文法の自然発生を妨げる要因をなるべく減らし,文法の自然発生を加速させるためのルールです.ここで自然発生というのは,言語を使っていく中で合意が生まれていくことを指します.細かく見ると以下のようなステップを踏みます.

  1. あるプレイヤーがこれまでの用例を分析して文法を「発見」する(= 用例に沿うように創作する)
  2. その文法を活用して新しい表現を作ったり,一貫していない文法について他のプレイヤーに確認したりする
  3. 自分が発見した文法が他の人に伝わったり,他の人が発見した文法を自分が理解できたら,その文法は自然発生したと見なせる.伝わらない文法は淘汰される.

文法を意識してはいけないというわけではありません.むしろ,お互いに文法を創作してはそれを伝えようと試みると,活発に文法が生まれて面白くなります.

★★★◎◎◎ 文法について旧言語で語ってはいけない

自由に文法について語ってしまうと,自然発生した文法ではなく,作り込まれた文法になってしまうので,禁止します.ただし,新言語で会話する分には,大して語れないし,ある意味では「言語を使っていく中で合意が生まれていく」の一種ともいえて線引きが難しいので,禁止しません.

追記:

  • とはいえ文法が複雑になってくると,文法に慣れている人と慣れていない人で格差が広がってしまいます.
  • そこで世代の切れ目ごとに,文法をまとめて話し合う時間を作ると遊びやすさが改善しました.ちなみに先日やったプレイでは1→2のときは新言語でがんばりましたが,それ以降は日本語を使ってしまいました.
  • 余談ですが,設定としてはその時代の言語学者パーニニ本居宣長,など?)を召喚して,その言語学者が文法をまとめたものを読んでいる,ということにしました.
  • ただし我々はネイティブ,彼らが書いたものは記述文法なので,本当は違う文法だと思ったときには反例を出して指摘することで,過度な規範化を避けることができます.

★★★◎◎ 回答中は回答者同士も新言語のみで会話する

意思疎通の機会と必要性が高まる分,文法発生の可能性が高まります.

★★★◎◎ ラテン文字(=簡略発音記号)で書く

簡略発音記号で書いた方が,音素や形態素の分析がしやすいです.日本語の影響を受けて音韻・文法のバリエーションが偏る問題も低減します.もちろん代わりにラテン文字IPAの影響は受けるのですが,十分マシです.

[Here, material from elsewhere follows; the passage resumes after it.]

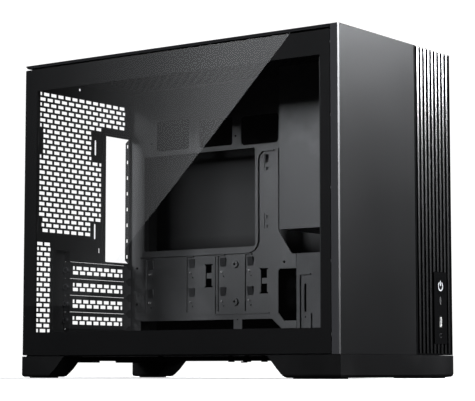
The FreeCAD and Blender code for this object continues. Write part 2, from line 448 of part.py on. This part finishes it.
# deeper rim at the rear, open in the middle for a finger
ff = fuse(ff, box(-80.0, -16.0, 190.0, 192.0, 18.0, 20.0), box(16.0, 80.0, 190.0, 192.0, 18.0, 20.0))
save("floor_filter_frame", ff)
save("floor_filter_mesh", plate("Z", 22.6, 23.1, ("r", -74.0, 74.0, -116.0, 34.0)), plate("Z", 22.6, 23.1, ("r", -74.0, 74.0, 40.0, 184.0)))
runners = []
for s in (-1, 1):
    for y0, y1 in ((40.5, 45.0), (-57.0, -53.6), (-79.5, -75.5), (-101.5, -98.0)):
        a, b = sorted((s * 80.4, s * 83.0))
        c, d = sorted((s * 76.0, s * 83.0))
        runners.append(fuse(box(a, b, y0, y1, 18.0, ZF), box(c, d, y0, y1, 18.0, 19.6)))
save("floor_filter_runners", *runners)

# ================================================================ fasteners
riv = []
for z in (115.0, 190.0, 265.0, 340.0):
    riv.append(rod("Y", YB + T, YB + 1.9, 108.5, z, 2.2))
    riv.append(rod("Y", YB + T, YB + 1.9, -107.0, z - 1.0, 2.2))
save("rear_rivets", *riv)
save("psu_shelf_screws", *[rod("X", cx1, cx1 + 1.8, y, cz + 8.0, 2.9) for y in (-190.0, -66.0)])
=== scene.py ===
import math

import bmesh
import bpy
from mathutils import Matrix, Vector


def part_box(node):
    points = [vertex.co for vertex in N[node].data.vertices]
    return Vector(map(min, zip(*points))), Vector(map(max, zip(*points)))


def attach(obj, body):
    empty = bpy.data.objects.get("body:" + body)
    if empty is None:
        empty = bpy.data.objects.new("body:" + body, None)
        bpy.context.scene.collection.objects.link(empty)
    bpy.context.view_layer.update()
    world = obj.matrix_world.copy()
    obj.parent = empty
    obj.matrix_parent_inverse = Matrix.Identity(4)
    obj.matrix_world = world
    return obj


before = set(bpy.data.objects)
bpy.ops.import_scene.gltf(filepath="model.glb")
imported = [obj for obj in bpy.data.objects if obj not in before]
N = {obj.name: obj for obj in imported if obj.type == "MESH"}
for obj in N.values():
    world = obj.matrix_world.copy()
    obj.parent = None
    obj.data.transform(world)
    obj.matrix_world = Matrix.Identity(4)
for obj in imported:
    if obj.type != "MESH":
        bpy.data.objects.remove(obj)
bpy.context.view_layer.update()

DY = -0.003                      # the model's shift along Y, as in the CAD
scene = bpy.context.scene
scene.view_settings.view_transform = "Standard"
scene.view_settings.look = "None"

# ------------------------------------------------------------------- camera
YAW, PITCH = math.radians(53.807), math.radians(5.685)
CAM = Vector((-1.58405, -1.16444 + DY, 0.01018))
FPX, CX, CY = 1694.53, 237.5, 200.5      # focal length and centre in pixels of a 475 x 401 frame
cam_data = bpy.data.cameras.new("camera")
cam_data.sensor_fit = "HORIZONTAL"
cam_data.sensor_width = 36.0
cam_data.lens = FPX / 475.0 * 36.0
cam_data.clip_start, cam_data.clip_end = 0.02, 60.0
cam = bpy.data.objects.new("camera", cam_data)
cam.location = CAM
cam.rotation_euler = (math.pi / 2 + PITCH, 0.0, -YAW)
scene.collection.objects.link(cam)
scene.camera = cam


def ray(px, py):
    """Direction through a pixel of the 475 x 401 frame."""
    f = Vector((math.sin(YAW) * math.cos(PITCH), math.cos(YAW) * math.cos(PITCH), math.sin(PITCH)))
    r = Vector((math.cos(YAW), -math.sin(YAW), 0.0))
    u = r.cross(f)
    return (f + r * ((px - CX) / FPX) - u * ((py - CY) / FPX)).normalized()


# ---------------------------------------------------------------- materials
def tree(name):
    m = bpy.data.materials.new(name)
    m.use_nodes = True
    nt = m.node_tree
    nt.nodes.clear()
    out = nt.nodes.new("ShaderNodeOutputMaterial")
    return m, nt, out


def node(nt, kind, **kw):
    n = nt.nodes.new(kind)
    for k, v in kw.items():
        if k in n.inputs:
            n.inputs[k].default_value = v
        else:
            setattr(n, k, v)
    return n


def ramp(nt, fac, stops):
    r = nt.nodes.new("ShaderNodeValToRGB")
    e = r.color_ramp.elements
    while len(e) < len(stops):
        e.new(0.5)
    for el, (p, c) in zip(e, stops):
        el.position = p
        el.color = (c[0], c[1], c[2], 1.0) if isinstance(c, (tuple, list)) else (c, c, c, 1.0)
    nt.links.new(fac, r.inputs["Fac"])
    return r.outputs["Color"]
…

★★★◎◎ 初期5語で始める.その代わりに,第一世代を5回ではなくカードが尽きるまで続ける

cf. 遊びやすさ改善の方の同内容のルール

語彙が貧困であればあるほど,文法の必要性が高まり,文法が生まれやすくなります.

★★★◎ 既存の語彙を積極的に分解する

cf. グレーゾーンの明確化・裁定 > 既存の語彙を分解して良いか

*1:書き終わってから本家のルールブックを見返したら「サブ新言語」と呼んでいてそれにそろえた方が良いかなと思っていますが,単語のことを言語と呼ぶのに抵抗があるので保留しています.

*2:説明のために mizu という語形にしてしまいましたが,本当は日本語に似た語形にしてはいけないです!